La hemorragia se había detenido, pero dos de los dedos de Kens presentaban un malsano color violáceo, además de estar torcidos de un modo poco natural. El dolor había regresado, como ella previó. Lo hizo de repente y con las peores intenciones.
Tres calles más adelante, Ian tomó sin pensarlo la vía de la izquierda, y casi se dio de bruces con algo que hizo acelerarse de nuevo el ritmo de su corazón. Era la oficina del sheriff de Brownton. Kens notó la reacción que él intentó disimular.
—Ahí dentro podrán ayudarte —dijo Ian.
—Imagino que tú no vienes.
—Así es.
—Como quieras.

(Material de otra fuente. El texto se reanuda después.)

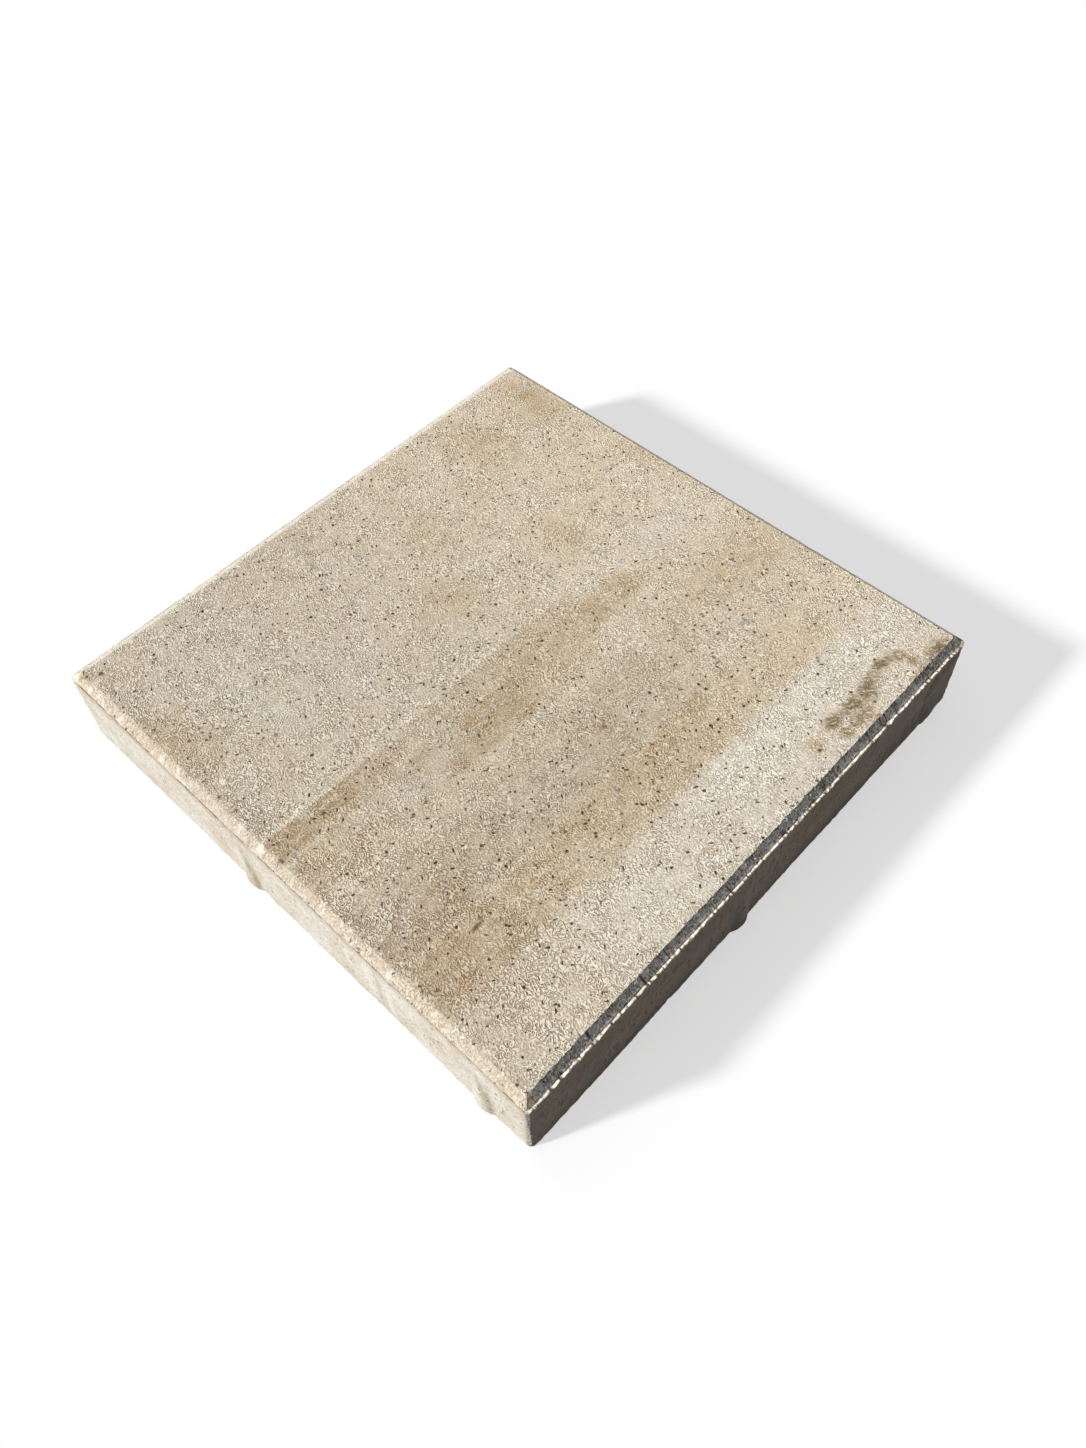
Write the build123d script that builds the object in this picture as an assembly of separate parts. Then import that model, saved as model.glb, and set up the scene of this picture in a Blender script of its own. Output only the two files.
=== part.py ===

Ha sido un placer, Jack Griffin —dijo Kens, que le ofreció su mano sana—. Eres un conversador de mierda, pero supongo que haberme recogido y traído hasta aquí equilibra un poco las cosas.
El comentario arrancó a Ian una sonrisa, la más leve que podía recibir tal nombre. Kens estaba encogida en su asiento, con el rostro ojeroso y atravesado por una mueca de dolor. Sufría claramente, pero aguantaba de todos modos, y hasta conseguía bromear. Ella sí que era dura, se dijo Ian, que se apresuró a atajar el pensamiento.
—Tenía que ayudarte. No me quedaba otra alternativa.
Kens le dio una palmada en un hombro, mientras cogía el informe y su mochila.
—Te equivocas. Uno siempre puede hacer lo que no debe. Es un puto derecho constitucional, ¿sabes?
Ella salió del coche y fue renqueando hacia la entrada de la oficina, con la mano izquierda embutida protectoramente en su cazadora de cuero. Esperó hasta que Ian dio la vuelta al Pontiac y desapareció al final de la calle. Mientras lo hacía, se quedó pensativa. Aquel hombre escondía algo, de eso estaba segura. En otro momento habría tratado de averiguarlo. Pero ahora tenía cosas más importantes de que ocuparse. Si no conseguía su objetivo en Brownton, tal vez ya nada importaría.
Antes de entrar en la oficina del sheriff, sacó del bolsillo el teléfono satélite y llamó a Lakesis.
—¿Lenger? Estoy en Brownton.
—Me alegro de que hayas llegado sin contratiempos.
—Es una forma de decirlo… Dile a mi padre que ponga en mi cuenta el Jeep Cherokee que me enviaste a Burlington. Está estampado contra un árbol, a tres cuartos de hora de Brownton.
—¿Has tenido un accidente? ¿Te ha pasado algo?
—Para el carro, Lenger. Las respuestas son sí y sí. Me salí de la carretera. Tengo una mano tan destrozada como mi PDA.
Lenger hizo un ruido extraño con la garganta, para luego decir, medio atragantado:
—¿Una mano destrozada? ¿Te ha visto ya un médico?
—Aún no. Espero encontrar uno en este pueblucho.
—Tiene que haberlo. Vermont sigue perteneciendo a Estados Unidos, ¿verdad?
—Empiezo a tener mis dudas de que Brownton esté siquiera en el planeta Tierra. Esto podría ser la Luna, con toda esta jodida nieve que no deja de caer… Pero basta de charla. Dile a mi padre que estoy aquí. Si hay alguna novedad, infórmame de inmediato.
—Bien, Kens. Lo mismo te digo. Suerte.
La suerte nunca llega cuando se necesita. Kens lo sabía bien. Por eso había que oponer la voluntad al destino y vencerlo. Para eso estaba ella en Brownton, helándose bajo la nieve y el viento. Ahora empezaba su verdadera misión. Apretó los labios, olvidó todo lo ocurrido hasta el momento y abrió con vehemencia la puerta de la oficina del sheriff.